Bulk Superconductivity Induced by In-plane Chemical Pressure Effect in Eu0.5La0.5FBiS2-xSex

TL;DR

This study demonstrates that Se substitution in Eu0.5La0.5FBiS2 enhances in-plane chemical pressure, inducing bulk superconductivity with a maximum Tc of 3.8 K, and reveals a link between metallicity and superconductivity.

Contribution

It provides the first detailed phase diagram of Eu0.5La0.5FBiS2-xSex showing how Se substitution induces bulk superconductivity through enhanced metallicity and in-plane chemical pressure.

Findings

Maximum Tc of 3.8 K at x=0.8

Superconductivity correlates with increased metallicity

Observation of anomalous two-step transition under high magnetic fields

Abstract

We have investigated Se substitution effect to superconductivity of an optimally-doped BiS2-based superconductor Eu0.5La0.5FBiS2. Eu0.5La0.5FBiS2-xSex samples with x = 0-1 were synthesized.

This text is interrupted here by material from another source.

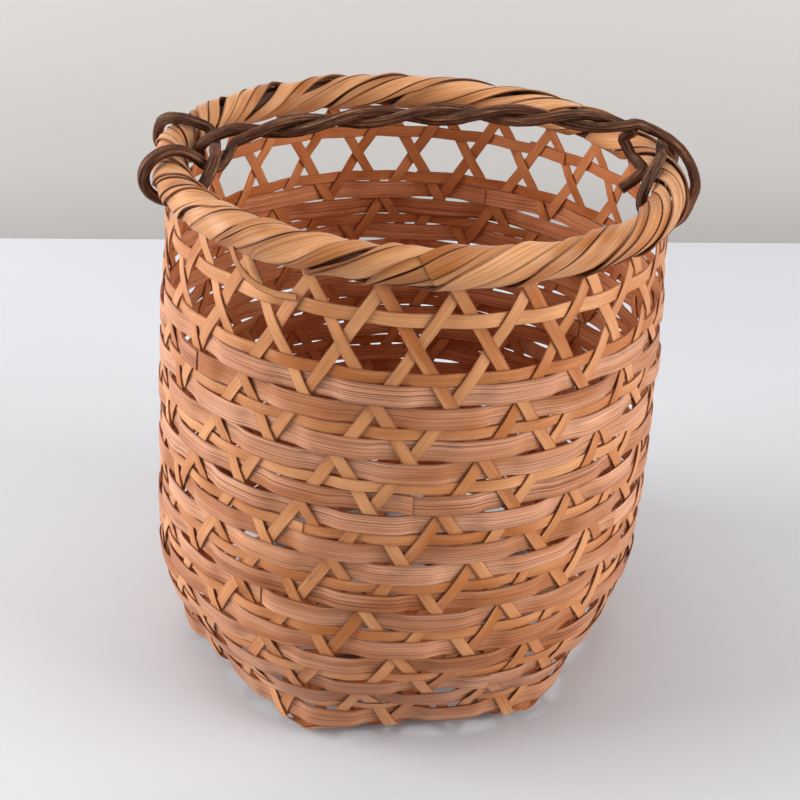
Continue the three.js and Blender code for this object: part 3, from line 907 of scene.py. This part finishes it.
# Its route: the lashings lie on the rim, and the arch between them turns round itself.
rim_radius = 7.8
vine_gap = 0.5
stand_off_unit = 2.2
lash_radius = rim_radius + vine_gap + stand_off_unit
route_steps = 16
strand_offset = 2.3
arch_half_twists = 5.5
arch_first_twist = 135
arch_steps = 48
arch_flare = 0.35
arch_flare_power = 10
arch_start = Vector((-77, 5, 229))
arch_bend = Vector((5, 5, 250))
arch_finish = Vector((88, 5, 242))
right_start = [(86.6, 190, 4), (87.4, 183, 2.2), (88.2, 170, 0.7), (89.9, 158, 0.2), (92, 155, 1.2),
               (94.6, 153, 2.5), (95.9, 148, 3.7), (96.8, 143, 5.2)]
left_lashing = [(-88, 180, 5.6), (-84, 184, 4.5), (-80.5, 181, 2.8), (-78.5, 170, 1.5), (-77.5, 150, 0.6),
                (-76.5, 125, 0.1), (-75, 90, 0), (-74, 55, 0.1), (-74.2, 25, 0.2), (-75, -5, 0.2),
                (-75.8, -35, 0.1), (-76, -65, 0), (-75.5, -95, 0), (-74, -125, 0), (-72, -155, 0.1),
                (-71.2, -175, 0.8), (-73.5, -192, 2.6), (-79, -198, 4.1), (-86, -195, 3.9),
                (-92.5, -182, 3.2), (-98.3, -190, 2.4), (-101, -204, 1.2), (-100, -225, 0.2),
                (-97.5, -262, 0), (-98.5, -300, 0), (-100.5, -335, 0.1), (-101, -370, 0.2),
                (-102.3, -405, 0.1), (-104.3, -440, 0), (-104, -475, 0), (-98.5, -512, 0),
                (-93.5, -538, 0), (-91.3, -551, 0.2), (-92, -557, 1.2), (-93.7, -560, 3.1)]
right_lashing = [(93.6, 116, 5.3), (93, 105, 3.8), (92, 88, 2.3), (90.2, 60, 1), (88, 28, 0.4),
                 (86.4, 0, 0.4), (84, -32, 0.2), (78.5, -58, 0), (75.5, -90, 0), (75, -130, 0), (75, -170, 0),
                 (76.5, -203, 0), (80.3, -216, 0), (84.7, -234, 0), (90.5, -252, 0), (96, -264, 0.2),
                 (100.5, -284, 0.5), (103, -320, 0.2), (103.2, -360, 0), (103.2, -400, 0), (103, -425, 0)]


def resample(points, spacing):
    """Points at even distances along a line of points."""
    even, carried = [points[0]], 0.0
    for a, b in zip(points, points[1:]):
        span = (b - a).length
        while carried + span >= spacing:
            a = a.lerp(b, (spacing - carried) / span)
            even.append(a)
            span = (b - a).length
            carried = 0.0
        carried += span
    return even


def arch_strand(first_twist):
    """One of the arch's two strands. They turn round each other, and stand wider apart at both ends."""
    strand = []
    for i in range(arch_steps + 1):
        share = i / arch_steps
        twist = math.radians(first_twist + 180 * arch_half_twists * share)
        flare = 1 + arch_flare * abs(2 * share - 1) ** arch_flare_power
        middle = arch_start.lerp(arch_bend, share).lerp(arch_bend.lerp(arch_finish, share), share)
        strand.append(middle + Vector((0, -math.cos(twist), math.sin(twist))) * strand_offset * flare)
    return strand


def lashed(rows):
    """The points of a lashing from its rows."""
    return [rim_point(angle, section, lash_radius + off * stand_off_unit) for angle, section, off in rows]


# Furrows have their sizes in mm, along and across the vine. Flakes and changes of hue have theirs per metre.
furrow_mm = (16, 0.7)
furrow_range = (0.42, 0.66)
flake_scale = 420.0
hue_scale = 45.0
hue_range = (0.35, 0.65)
crest_gain = 1.7
bark_relief = 0.8
bark_depth = 0.0007
bark_roughness = 0.75
bark_shine = 0.25


def bark(name):
    """Dry vine bark: dark brown and matt, with long ridges whose worn crests are paler and greyer."""
    material, tree = new_surface(name)
    mark = add_node(tree, "ShaderNodeAttribute", attribute_name="grain")
    ridge_height = add_node(tree, "ShaderNodeAttribute", attribute_name="ridge")
    parts = add_node(tree, "ShaderNodeSeparateXYZ", {"Vector": mark.outputs["Vector"]})
    along = calculated(tree, "MULTIPLY", parts.outputs["X"], 1 / furrow_mm[0])
    across = calculated(tree, "MULTIPLY", parts.outputs["Y"], 1 / furrow_mm[1])
    place = add_node(tree, "ShaderNodeCombineXYZ", {"X": along, "Y": across})
    furrows = add_node(tree, "ShaderNodeTexNoise", {"Vector": place.outputs[0], "Scale": 1.0, "Detail": 4.0})
    coords = add_node(tree, "ShaderNodeTexCoord")
    flakes = add_node(tree, "ShaderNodeTexNoise", {
        "Vector": coords.outputs["Object"], "Scale": flake_scale, "Detail": 4.0})
    warmth = add_node(tree, "ShaderNodeTexNoise", {
        "Vector": coords.outputs["Object"], "Scale": hue_scale, "Detail": 2.0})
    worn = ranged(tree, furrows.outputs["Fac"], *furrow_range)
    crest = calculated(tree, "MULTIPLY", worn, ridge_height.outputs["Fac"])
    patchy = calculated(tree, "MULTIPLY", crest, flakes.outputs["Fac"])
    paleness = calculated(tree, "MULTIPLY", patchy, crest_gain, clamped=True)
    hue = ranged(tree, warmth.outputs["Fac"], *hue_range)
    deep = blended(tree, hue, linear("#2E1307"), linear("#451E0B"))
    colour = blended(tree, paleness, deep, linear("#9C6E4C"))
    relief = calculated(tree, "ADD", furrows.outputs["Fac"], flakes.outputs["Fac"])
    bump = add_node(tree, "ShaderNodeBump", {
        "Strength": bark_relief, "Distance": bark_depth, "Height": relief})
    shader = add_node(tree, "ShaderNodeBsdfPrincipled", {
        "Base Color": colour, "Roughness": bark_roughness, "Specular IOR Level": bark_shine,
        "Normal": bump.outputs["Normal"]})
    add_node(tree, "ShaderNodeOutputMaterial", {"Surface": shader.outputs["BSDF"]})
    return material


def vine_shell(line, seed):
    """A tube along the line whose radius has long ridges, slow swellings and fine roughness.

    It comes with the height of the ridges at each point, from 0 to 1.
    """
    rings, lengths, heights = [], [], []
    side_way = Vector((0, 0, 1))
    for i, centre in enumerate(line):
        along = (line[min(i + 1, len(line) - 1)] - line[max(i - 1, 0)]).normalized()
        side_way = (side_way - along * side_way.dot(along)).normalized()
        other_way = along.cross(side_way)
        length = vine_step * i
        swell = wander(seed, length, swell_mm, swell_size)
        ring = []
        for j in range(vine_sides):
            turn = 2 * math.pi * j / vine_sides
            x, y = math.cos(turn), math.sin(turn)
            ridge = noise.noise(Vector((ridge_spread * x, ridge_spread * y, length / ridge_mm)))
            rough = noise.noise(Vector((rough_spread * x, rough_spread * y, length / rough_mm)))
            radius = vine_radius * (1 + ridge_depth * ridge + rough_depth * rough) + swell
            ring.append(centre + (side_way * x + other_way * y) * radius)
            height = crest_middle + crest_from_ridge * ridge + crest_from_rough * rough
            heights.append(min(1.0, max(0.0, height)))
        rings.append(ring)
        lengths.append(length)
    across = [vine_radius * 2 * math.pi * abs(j / vine_sides - 0.5) for j in range(vine_sides)]
    return (rings, lengths, across, [1.0] * vine_sides, [0.0] * vine_sides, seed, False), heights


route = lashed(right_start) + arch_strand(arch_first_twist + 180)[::-1]
route += lashed(left_lashing) + arch_strand(arch_first_twist) + lashed(right_lashing)
shell, ridge_heights = vine_shell(resample(centripetal(route, route_steps), vine_step), vine_seed)
vine = split_mesh("handle_vine_bark", [shell], bark("dry_vine_bark_dark_brown"))
vine.data.attributes.new("ridge", "FLOAT", "POINT").data.foreach_set("value", ridge_heights)
finish_piece(vine, "handle_vine")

With increasing x, in-plane chemical pressure is enhanced. For x = 0.6, 0.8, and 1, superconducting transitions with a large shielding volume fraction are observed in magnetic susceptibility measurements, and the highest Tc is 3.8 K for x = 0.8. From low-temperature electrical resistivity measurements, a zero-resistivity state is observed for all the samples, and the highest Tc is observed for x = 0.8. With increasing Se concentration, characteristics of electrical resistivity changes from semiconducting-like to metallic, suggesting that the emergence of bulk superconductivity is linked with the enhanced metallicity. A superconductivity phase diagram of the Eu0.5La0.5FBiS2-xSex superconductor is established. Temperature dependences of electrical resistivity show an anomalous two-step transition under high magnetic fields. Hence, the resistivity data are analyzed with assuming in-plane anisotropy of upper critical field.